>> START Data provided

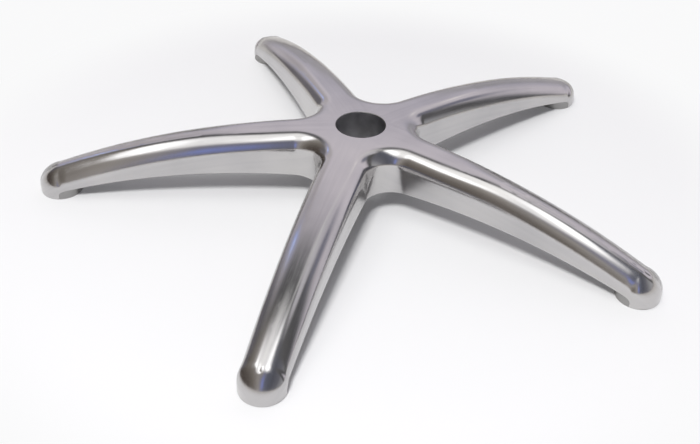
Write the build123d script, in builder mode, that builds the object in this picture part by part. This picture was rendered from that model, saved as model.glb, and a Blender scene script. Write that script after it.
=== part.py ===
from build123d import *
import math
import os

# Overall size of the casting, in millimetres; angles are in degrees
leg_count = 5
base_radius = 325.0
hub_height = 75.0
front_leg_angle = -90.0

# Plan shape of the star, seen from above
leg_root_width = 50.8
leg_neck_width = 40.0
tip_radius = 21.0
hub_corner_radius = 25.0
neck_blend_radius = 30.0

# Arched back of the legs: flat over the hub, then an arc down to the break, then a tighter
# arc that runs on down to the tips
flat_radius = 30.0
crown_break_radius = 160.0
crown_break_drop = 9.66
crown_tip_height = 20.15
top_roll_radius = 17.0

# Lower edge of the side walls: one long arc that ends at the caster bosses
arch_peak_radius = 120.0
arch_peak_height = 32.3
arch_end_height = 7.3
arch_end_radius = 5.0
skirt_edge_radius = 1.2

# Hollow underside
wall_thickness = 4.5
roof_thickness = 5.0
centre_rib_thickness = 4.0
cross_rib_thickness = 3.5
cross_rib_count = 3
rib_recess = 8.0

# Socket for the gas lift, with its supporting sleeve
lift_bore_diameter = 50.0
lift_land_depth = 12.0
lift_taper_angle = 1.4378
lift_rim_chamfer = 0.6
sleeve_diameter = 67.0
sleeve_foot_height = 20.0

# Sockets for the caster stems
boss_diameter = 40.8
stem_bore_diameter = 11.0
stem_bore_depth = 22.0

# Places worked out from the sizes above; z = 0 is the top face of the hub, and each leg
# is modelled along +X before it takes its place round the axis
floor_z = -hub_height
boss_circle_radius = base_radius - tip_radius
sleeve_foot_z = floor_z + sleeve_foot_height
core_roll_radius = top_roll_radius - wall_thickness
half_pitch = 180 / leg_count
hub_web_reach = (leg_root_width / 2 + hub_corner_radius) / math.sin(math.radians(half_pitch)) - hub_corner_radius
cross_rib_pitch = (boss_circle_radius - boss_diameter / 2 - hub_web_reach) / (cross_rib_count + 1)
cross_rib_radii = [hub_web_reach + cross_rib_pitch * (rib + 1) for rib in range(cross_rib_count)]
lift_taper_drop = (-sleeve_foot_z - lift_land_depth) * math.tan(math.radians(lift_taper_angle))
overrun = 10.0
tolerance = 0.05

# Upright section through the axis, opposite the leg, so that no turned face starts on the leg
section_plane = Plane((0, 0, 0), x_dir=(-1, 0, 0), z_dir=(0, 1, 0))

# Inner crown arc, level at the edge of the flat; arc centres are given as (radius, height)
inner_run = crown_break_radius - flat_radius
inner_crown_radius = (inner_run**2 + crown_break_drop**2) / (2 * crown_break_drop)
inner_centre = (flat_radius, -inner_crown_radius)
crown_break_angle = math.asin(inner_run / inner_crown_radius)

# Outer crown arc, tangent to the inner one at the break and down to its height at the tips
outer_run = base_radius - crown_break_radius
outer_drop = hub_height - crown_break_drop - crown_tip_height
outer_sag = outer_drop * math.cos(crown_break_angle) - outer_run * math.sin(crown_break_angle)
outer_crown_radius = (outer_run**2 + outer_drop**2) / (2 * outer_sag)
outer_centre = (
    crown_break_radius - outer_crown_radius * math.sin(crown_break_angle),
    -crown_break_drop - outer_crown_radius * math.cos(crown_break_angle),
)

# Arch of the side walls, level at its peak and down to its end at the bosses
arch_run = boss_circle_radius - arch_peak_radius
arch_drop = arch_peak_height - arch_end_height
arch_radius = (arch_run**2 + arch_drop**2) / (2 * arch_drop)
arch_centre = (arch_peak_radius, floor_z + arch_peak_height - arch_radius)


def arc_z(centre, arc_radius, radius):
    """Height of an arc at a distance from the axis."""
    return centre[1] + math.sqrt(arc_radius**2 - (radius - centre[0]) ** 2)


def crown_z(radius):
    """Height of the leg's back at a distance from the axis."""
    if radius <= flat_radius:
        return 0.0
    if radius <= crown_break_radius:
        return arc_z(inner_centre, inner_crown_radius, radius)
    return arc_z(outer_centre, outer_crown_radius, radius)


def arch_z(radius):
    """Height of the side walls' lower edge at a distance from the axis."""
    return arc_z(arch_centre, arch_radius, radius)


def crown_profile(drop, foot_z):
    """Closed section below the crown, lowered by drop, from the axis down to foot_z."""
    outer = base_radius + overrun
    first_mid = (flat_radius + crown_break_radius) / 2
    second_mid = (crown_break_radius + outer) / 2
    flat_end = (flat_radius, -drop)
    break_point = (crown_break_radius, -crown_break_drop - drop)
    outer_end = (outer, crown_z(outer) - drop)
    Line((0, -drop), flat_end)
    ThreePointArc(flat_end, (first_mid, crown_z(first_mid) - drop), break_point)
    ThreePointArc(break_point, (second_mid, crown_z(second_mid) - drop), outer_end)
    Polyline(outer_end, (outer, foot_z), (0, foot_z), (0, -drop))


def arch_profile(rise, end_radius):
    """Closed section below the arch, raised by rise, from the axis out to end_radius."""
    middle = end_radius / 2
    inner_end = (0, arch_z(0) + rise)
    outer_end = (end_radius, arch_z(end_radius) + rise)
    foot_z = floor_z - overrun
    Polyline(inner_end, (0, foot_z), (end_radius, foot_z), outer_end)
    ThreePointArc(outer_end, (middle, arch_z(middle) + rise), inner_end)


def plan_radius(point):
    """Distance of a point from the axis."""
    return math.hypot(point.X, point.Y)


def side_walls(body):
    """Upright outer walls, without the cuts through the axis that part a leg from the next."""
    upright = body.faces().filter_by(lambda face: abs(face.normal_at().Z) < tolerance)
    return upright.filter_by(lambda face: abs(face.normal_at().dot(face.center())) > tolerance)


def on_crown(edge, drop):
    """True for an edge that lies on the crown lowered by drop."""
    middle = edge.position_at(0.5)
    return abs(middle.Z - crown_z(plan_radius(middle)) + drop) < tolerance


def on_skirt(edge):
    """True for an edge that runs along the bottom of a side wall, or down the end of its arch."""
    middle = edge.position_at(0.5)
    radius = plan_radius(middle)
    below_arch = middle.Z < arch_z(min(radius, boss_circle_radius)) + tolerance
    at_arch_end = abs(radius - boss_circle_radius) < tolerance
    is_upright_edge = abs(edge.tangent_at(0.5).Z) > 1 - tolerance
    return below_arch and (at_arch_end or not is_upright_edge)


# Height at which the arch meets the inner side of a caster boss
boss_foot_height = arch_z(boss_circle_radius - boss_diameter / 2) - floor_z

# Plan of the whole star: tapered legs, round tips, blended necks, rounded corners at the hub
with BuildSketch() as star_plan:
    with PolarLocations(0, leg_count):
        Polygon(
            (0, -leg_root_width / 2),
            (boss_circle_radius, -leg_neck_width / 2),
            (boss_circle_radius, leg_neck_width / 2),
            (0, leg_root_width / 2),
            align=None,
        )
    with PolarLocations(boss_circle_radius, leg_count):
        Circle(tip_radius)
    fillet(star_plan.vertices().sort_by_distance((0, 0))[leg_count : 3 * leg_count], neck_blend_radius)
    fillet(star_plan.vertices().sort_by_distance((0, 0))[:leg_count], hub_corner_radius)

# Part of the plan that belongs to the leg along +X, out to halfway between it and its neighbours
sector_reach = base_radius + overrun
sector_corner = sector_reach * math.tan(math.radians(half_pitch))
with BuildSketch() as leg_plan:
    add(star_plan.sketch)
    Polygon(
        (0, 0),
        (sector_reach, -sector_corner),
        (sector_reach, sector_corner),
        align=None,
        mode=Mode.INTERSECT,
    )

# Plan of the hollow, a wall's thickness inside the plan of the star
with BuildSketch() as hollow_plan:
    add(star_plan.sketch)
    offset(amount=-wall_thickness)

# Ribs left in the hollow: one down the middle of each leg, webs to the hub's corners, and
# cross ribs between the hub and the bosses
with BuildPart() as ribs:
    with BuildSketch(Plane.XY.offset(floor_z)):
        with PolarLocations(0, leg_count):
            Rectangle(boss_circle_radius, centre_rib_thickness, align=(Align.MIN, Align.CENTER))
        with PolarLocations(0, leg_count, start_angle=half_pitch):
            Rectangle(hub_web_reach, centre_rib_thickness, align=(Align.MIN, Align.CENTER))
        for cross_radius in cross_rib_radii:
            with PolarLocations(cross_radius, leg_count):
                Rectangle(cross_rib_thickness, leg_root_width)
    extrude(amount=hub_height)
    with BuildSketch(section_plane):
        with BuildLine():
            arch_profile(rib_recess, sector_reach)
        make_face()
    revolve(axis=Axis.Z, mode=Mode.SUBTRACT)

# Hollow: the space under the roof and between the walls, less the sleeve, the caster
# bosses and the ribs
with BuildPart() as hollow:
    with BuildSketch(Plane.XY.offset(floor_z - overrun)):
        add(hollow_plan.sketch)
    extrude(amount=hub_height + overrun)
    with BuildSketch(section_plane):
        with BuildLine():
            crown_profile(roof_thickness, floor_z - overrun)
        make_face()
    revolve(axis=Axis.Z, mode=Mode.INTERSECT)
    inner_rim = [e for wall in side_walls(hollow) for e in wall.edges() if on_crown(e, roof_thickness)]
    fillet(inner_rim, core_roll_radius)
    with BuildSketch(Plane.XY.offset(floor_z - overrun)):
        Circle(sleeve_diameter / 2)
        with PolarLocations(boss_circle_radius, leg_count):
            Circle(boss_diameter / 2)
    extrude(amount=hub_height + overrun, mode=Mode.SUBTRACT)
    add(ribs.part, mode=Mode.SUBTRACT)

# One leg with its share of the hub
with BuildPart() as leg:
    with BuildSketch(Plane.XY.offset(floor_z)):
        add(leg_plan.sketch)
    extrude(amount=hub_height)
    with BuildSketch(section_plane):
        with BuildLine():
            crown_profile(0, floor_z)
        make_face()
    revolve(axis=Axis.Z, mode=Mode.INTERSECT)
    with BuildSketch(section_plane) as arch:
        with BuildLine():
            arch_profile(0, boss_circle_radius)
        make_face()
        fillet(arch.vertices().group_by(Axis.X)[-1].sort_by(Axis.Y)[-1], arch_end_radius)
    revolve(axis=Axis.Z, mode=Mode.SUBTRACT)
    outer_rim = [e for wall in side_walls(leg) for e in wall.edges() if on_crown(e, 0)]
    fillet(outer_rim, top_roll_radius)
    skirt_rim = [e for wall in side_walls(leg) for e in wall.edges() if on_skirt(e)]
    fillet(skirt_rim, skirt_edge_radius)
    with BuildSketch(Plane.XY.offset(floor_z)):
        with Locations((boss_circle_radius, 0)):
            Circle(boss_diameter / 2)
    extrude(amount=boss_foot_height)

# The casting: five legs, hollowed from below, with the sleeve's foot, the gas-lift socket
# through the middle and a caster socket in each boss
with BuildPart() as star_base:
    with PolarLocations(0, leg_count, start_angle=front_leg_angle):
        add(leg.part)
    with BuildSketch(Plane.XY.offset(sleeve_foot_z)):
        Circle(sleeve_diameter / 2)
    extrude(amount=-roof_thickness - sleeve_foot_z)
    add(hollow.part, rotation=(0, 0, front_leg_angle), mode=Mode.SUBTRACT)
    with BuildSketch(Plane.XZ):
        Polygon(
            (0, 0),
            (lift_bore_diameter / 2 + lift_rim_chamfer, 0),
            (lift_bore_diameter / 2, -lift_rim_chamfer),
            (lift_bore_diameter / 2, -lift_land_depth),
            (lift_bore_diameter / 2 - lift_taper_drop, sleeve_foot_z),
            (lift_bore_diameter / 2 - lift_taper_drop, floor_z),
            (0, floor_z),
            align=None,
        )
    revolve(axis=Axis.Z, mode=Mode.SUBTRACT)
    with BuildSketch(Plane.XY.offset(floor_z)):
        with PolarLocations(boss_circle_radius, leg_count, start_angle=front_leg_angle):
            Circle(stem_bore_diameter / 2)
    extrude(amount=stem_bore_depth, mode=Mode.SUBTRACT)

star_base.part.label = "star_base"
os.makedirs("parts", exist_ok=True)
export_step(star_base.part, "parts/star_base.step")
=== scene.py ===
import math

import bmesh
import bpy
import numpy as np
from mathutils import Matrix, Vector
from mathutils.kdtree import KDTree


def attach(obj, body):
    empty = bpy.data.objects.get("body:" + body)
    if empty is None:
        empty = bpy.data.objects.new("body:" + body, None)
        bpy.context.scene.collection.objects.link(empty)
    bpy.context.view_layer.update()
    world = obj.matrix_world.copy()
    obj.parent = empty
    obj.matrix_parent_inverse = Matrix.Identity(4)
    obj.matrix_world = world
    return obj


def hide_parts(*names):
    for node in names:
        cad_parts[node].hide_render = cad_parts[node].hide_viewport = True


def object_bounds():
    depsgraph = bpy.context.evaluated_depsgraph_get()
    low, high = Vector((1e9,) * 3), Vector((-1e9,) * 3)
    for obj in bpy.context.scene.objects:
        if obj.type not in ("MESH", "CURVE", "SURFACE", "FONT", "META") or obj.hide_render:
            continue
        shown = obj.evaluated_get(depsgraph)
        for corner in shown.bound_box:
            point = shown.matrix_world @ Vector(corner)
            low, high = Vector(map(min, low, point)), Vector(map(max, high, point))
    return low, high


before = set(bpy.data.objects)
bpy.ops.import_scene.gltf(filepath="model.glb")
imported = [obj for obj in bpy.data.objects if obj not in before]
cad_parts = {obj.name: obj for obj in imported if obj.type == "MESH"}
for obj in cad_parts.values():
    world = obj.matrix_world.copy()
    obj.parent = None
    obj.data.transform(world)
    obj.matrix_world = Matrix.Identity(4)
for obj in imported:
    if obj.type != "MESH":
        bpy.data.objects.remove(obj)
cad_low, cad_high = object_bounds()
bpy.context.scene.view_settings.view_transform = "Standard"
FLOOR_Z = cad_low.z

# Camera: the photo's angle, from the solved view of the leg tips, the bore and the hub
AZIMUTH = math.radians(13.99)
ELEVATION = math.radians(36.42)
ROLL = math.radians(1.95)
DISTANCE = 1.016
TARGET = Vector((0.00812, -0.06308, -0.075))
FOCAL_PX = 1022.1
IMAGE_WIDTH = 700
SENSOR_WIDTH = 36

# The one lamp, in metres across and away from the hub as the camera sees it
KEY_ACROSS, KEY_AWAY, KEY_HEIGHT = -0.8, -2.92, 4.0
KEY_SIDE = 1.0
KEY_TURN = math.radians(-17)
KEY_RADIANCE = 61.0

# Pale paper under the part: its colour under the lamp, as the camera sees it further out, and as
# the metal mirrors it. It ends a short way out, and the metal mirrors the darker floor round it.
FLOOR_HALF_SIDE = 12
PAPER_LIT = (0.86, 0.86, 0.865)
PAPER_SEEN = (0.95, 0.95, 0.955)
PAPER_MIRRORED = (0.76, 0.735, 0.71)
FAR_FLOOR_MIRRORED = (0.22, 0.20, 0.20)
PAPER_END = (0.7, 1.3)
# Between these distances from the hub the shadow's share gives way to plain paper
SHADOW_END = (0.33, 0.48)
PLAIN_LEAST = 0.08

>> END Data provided

## [Given problem]
Output exactly the lines of the material above from the one containing "extrude(amount=stem_bore_depth, mode=Mode.SUBTRACT)" up to and including the one containing "cad_parts[node].hide_render = cad_parts[node].hide_viewport".

## [Response to the task]
    extrude(amount=stem_bore_depth, mode=Mode.SUBTRACT)

star_base.part.label = "star_base"
os.makedirs("parts", exist_ok=True)
export_step(star_base.part, "parts/star_base.step")
=== scene.py ===
import math

import bmesh
import bpy
import numpy as np
from mathutils import Matrix, Vector
from mathutils.kdtree import KDTree


def attach(obj, body):
    empty = bpy.data.objects.get("body:" + body)
    if empty is None:
        empty = bpy.data.objects.new("body:" + body, None)
        bpy.context.scene.collection.objects.link(empty)
    bpy.context.view_layer.update()
    world = obj.matrix_world.copy()
    obj.parent = empty
    obj.matrix_parent_inverse = Matrix.Identity(4)
    obj.matrix_world = world
    return obj


def hide_parts(*names):
    for node in names:
        cad_parts[node].hide_render = cad_parts[node].hide_viewport = True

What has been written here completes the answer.